** start of GIVEN MATERIAL **

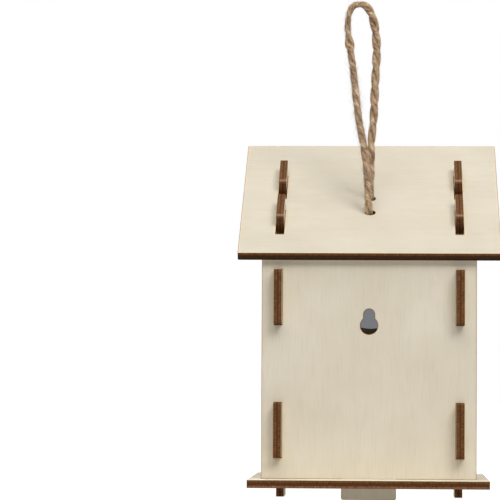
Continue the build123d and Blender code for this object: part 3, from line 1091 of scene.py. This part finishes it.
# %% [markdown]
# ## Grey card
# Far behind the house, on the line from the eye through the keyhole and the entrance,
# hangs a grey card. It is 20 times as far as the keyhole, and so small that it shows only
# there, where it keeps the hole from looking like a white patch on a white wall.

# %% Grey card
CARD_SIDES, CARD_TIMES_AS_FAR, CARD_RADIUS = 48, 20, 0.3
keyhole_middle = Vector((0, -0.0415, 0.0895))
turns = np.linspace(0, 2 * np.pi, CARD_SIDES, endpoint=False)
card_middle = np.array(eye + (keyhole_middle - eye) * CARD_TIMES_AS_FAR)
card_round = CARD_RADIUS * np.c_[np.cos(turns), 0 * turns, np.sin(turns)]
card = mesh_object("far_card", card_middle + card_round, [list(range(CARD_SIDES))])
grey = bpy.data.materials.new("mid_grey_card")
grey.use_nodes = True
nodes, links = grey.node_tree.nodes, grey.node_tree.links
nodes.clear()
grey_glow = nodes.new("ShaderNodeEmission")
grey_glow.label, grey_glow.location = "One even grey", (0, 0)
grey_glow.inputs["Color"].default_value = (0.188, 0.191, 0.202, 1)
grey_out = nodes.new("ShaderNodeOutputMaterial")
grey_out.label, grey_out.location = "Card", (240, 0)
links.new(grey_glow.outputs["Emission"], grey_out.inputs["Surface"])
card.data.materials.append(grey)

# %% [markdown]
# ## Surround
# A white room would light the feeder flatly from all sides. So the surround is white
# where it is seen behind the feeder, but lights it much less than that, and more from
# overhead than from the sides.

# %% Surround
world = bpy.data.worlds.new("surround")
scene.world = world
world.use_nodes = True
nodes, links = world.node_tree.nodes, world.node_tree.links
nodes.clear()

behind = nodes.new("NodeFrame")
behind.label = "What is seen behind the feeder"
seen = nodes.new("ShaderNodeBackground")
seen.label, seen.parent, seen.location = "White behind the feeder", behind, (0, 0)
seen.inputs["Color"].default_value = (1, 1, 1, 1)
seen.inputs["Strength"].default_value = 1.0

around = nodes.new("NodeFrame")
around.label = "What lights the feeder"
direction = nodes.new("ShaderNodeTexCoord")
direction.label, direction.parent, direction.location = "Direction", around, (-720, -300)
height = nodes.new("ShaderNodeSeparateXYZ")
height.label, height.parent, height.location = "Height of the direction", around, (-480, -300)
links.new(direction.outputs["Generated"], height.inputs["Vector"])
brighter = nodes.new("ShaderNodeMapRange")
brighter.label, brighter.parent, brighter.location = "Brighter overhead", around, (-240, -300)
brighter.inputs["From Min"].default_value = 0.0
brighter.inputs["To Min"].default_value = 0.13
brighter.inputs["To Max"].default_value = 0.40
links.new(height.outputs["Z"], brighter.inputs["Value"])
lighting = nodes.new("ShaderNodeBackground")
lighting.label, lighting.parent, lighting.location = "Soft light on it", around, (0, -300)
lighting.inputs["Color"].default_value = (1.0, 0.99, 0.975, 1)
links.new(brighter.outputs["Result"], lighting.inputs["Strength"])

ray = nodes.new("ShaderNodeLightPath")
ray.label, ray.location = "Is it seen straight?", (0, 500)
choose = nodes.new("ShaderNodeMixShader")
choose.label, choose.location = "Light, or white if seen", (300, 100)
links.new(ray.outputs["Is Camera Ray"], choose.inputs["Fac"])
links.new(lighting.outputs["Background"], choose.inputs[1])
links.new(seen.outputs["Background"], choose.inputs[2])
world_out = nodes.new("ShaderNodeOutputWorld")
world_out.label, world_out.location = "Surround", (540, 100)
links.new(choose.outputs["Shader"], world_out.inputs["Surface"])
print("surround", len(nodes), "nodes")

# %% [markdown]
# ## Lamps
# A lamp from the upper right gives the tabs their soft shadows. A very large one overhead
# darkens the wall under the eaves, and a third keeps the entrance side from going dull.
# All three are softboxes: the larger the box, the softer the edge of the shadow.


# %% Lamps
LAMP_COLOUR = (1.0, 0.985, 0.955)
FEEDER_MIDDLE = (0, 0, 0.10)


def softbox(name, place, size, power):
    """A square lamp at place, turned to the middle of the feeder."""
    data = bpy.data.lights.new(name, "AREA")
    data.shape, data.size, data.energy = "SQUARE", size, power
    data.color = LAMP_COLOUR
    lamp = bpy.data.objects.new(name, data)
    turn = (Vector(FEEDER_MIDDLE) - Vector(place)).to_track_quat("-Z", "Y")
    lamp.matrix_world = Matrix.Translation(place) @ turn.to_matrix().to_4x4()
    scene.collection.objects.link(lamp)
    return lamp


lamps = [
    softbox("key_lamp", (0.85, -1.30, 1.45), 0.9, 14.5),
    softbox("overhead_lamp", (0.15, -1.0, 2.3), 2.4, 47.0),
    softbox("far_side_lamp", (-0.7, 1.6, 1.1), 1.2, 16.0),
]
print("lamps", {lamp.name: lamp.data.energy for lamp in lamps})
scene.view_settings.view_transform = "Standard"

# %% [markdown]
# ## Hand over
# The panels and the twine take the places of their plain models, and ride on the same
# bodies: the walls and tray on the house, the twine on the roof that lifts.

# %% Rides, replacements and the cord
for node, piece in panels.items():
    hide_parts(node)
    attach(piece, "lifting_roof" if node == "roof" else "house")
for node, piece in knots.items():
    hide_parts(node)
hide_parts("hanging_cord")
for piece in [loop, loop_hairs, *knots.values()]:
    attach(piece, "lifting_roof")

** end of GIVEN MATERIAL **

• _YOUR GOAL_
Your task is to repeat the data exactly, with nothing left out.

• _TASK RESULT_
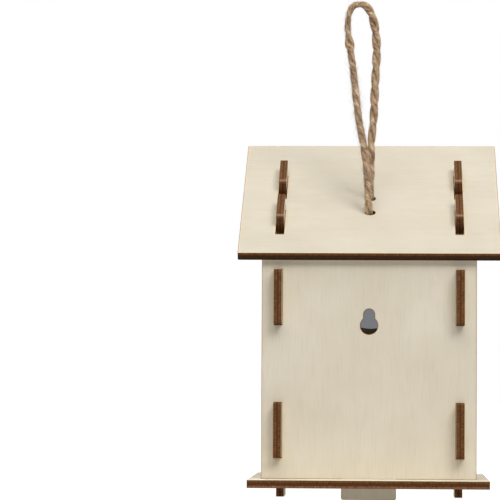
Continue the build123d and Blender code for this object: part 3, from line 1091 of scene.py. This part finishes it.
# %% [markdown]
# ## Grey card
# Far behind the house, on the line from the eye through the keyhole and the entrance,
# hangs a grey card. It is 20 times as far as the keyhole, and so small that it shows only
# there, where it keeps the hole from looking like a white patch on a white wall.

# %% Grey card
CARD_SIDES, CARD_TIMES_AS_FAR, CARD_RADIUS = 48, 20, 0.3
keyhole_middle = Vector((0, -0.0415, 0.0895))
turns = np.linspace(0, 2 * np.pi, CARD_SIDES, endpoint=False)
card_middle = np.array(eye + (keyhole_middle - eye) * CARD_TIMES_AS_FAR)
card_round = CARD_RADIUS * np.c_[np.cos(turns), 0 * turns, np.sin(turns)]
card = mesh_object("far_card", card_middle + card_round, [list(range(CARD_SIDES))])
grey = bpy.data.materials.new("mid_grey_card")
grey.use_nodes = True
nodes, links = grey.node_tree.nodes, grey.node_tree.links
nodes.clear()
grey_glow = nodes.new("ShaderNodeEmission")
grey_glow.label, grey_glow.location = "One even grey", (0, 0)
grey_glow.inputs["Color"].default_value = (0.188, 0.191, 0.202, 1)
grey_out = nodes.new("ShaderNodeOutputMaterial")
grey_out.label, grey_out.location = "Card", (240, 0)
links.new(grey_glow.outputs["Emission"], grey_out.inputs["Surface"])
card.data.materials.append(grey)

# %% [markdown]
# ## Surround
# A white room would light the feeder flatly from all sides. So the surround is white
# where it is seen behind the feeder, but lights it much less than that, and more from
# overhead than from the sides.

# %% Surround
world = bpy.data.worlds.new("surround")
scene.world = world
world.use_nodes = True
nodes, links = world.node_tree.nodes, world.node_tree.links
nodes.clear()

behind = nodes.new("NodeFrame")
behind.label = "What is seen behind the feeder"
seen = nodes.new("ShaderNodeBackground")
seen.label, seen.parent, seen.location = "White behind the feeder", behind, (0, 0)
seen.inputs["Color"].default_value = (1, 1, 1, 1)
seen.inputs["Strength"].default_value = 1.0

around = nodes.new("NodeFrame")
around.label = "What lights the feeder"
direction = nodes.new("ShaderNodeTexCoord")
direction.label, direction.parent, direction.location = "Direction", around, (-720, -300)
height = nodes.new("ShaderNodeSeparateXYZ")
height.label, height.parent, height.location = "Height of the direction", around, (-480, -300)
links.new(direction.outputs["Generated"], height.inputs["Vector"])
brighter = nodes.new("ShaderNodeMapRange")
brighter.label, brighter.parent, brighter.location = "Brighter overhead", around, (-240, -300)
brighter.inputs["From Min"].default_value = 0.0
brighter.inputs["To Min"].default_value = 0.13
brighter.inputs["To Max"].default_value = 0.40
links.new(height.outputs["Z"], brighter.inputs["Value"])
lighting = nodes.new("ShaderNodeBackground")
lighting.label, lighting.parent, lighting.location = "Soft light on it", around, (0, -300)
lighting.inputs["Color"].default_value = (1.0, 0.99, 0.975, 1)
links.new(brighter.outputs["Result"], lighting.inputs["Strength"])

ray = nodes.new("ShaderNodeLightPath")
ray.label, ray.location = "Is it seen straight?", (0, 500)
choose = nodes.new("ShaderNodeMixShader")
choose.label, choose.location = "Light, or white if seen", (300, 100)
links.new(ray.outputs["Is Camera Ray"], choose.inputs["Fac"])
links.new(lighting.outputs["Background"], choose.inputs[1])
links.new(seen.outputs["Background"], choose.inputs[2])
world_out = nodes.new("ShaderNodeOutputWorld")
world_out.label, world_out.location = "Surround", (540, 100)
links.new(choose.outputs["Shader"], world_out.inputs["Surface"])
print("surround", len(nodes), "nodes")

# %% [markdown]
# ## Lamps
# A lamp from the upper right gives the tabs their soft shadows. A very large one overhead
# darkens the wall under the eaves, and a third keeps the entrance side from going dull.
# All three are softboxes: the larger the box, the softer the edge of the shadow.


# %% Lamps
LAMP_COLOUR = (1.0, 0.985, 0.955)
FEEDER_MIDDLE = (0, 0, 0.10)


def softbox(name, place, size, power):
    """A square lamp at place, turned to the middle of the feeder."""
    data = bpy.data.lights.new(name, "AREA")
    data.shape, data.size, data.energy = "SQUARE", size, power
    data.color = LAMP_COLOUR
    lamp = bpy.data.objects.new(name, data)
    turn = (Vector(FEEDER_MIDDLE) - Vector(place)).to_track_quat("-Z", "Y")
    lamp.matrix_world = Matrix.Translation(place) @ turn.to_matrix().to_4x4()
    scene.collection.objects.link(lamp)
    return lamp


lamps = [
    softbox("key_lamp", (0.85, -1.30, 1.45), 0.9, 14.5),
    softbox("overhead_lamp", (0.15, -1.0, 2.3), 2.4, 47.0),
    softbox("far_side_lamp", (-0.7, 1.6, 1.1), 1.2, 16.0),
]
print("lamps", {lamp.name: lamp.data.energy for lamp in lamps})
scene.view_settings.view_transform = "Standard"

# %% [markdown]
# ## Hand over
# The panels and the twine take the places of their plain models, and ride on the same
# bodies: the walls and tray on the house, the twine on the roof that lifts.

# %% Rides, replacements and the cord
for node, piece in panels.items():
    hide_parts(node)
    attach(piece, "lifting_roof" if node == "roof" else "house")
for node, piece in knots.items():
    hide_parts(node)
hide_parts("hanging_cord")
for piece in [loop, loop_hairs, *knots.values()]:
    attach(piece, "lifting_roof")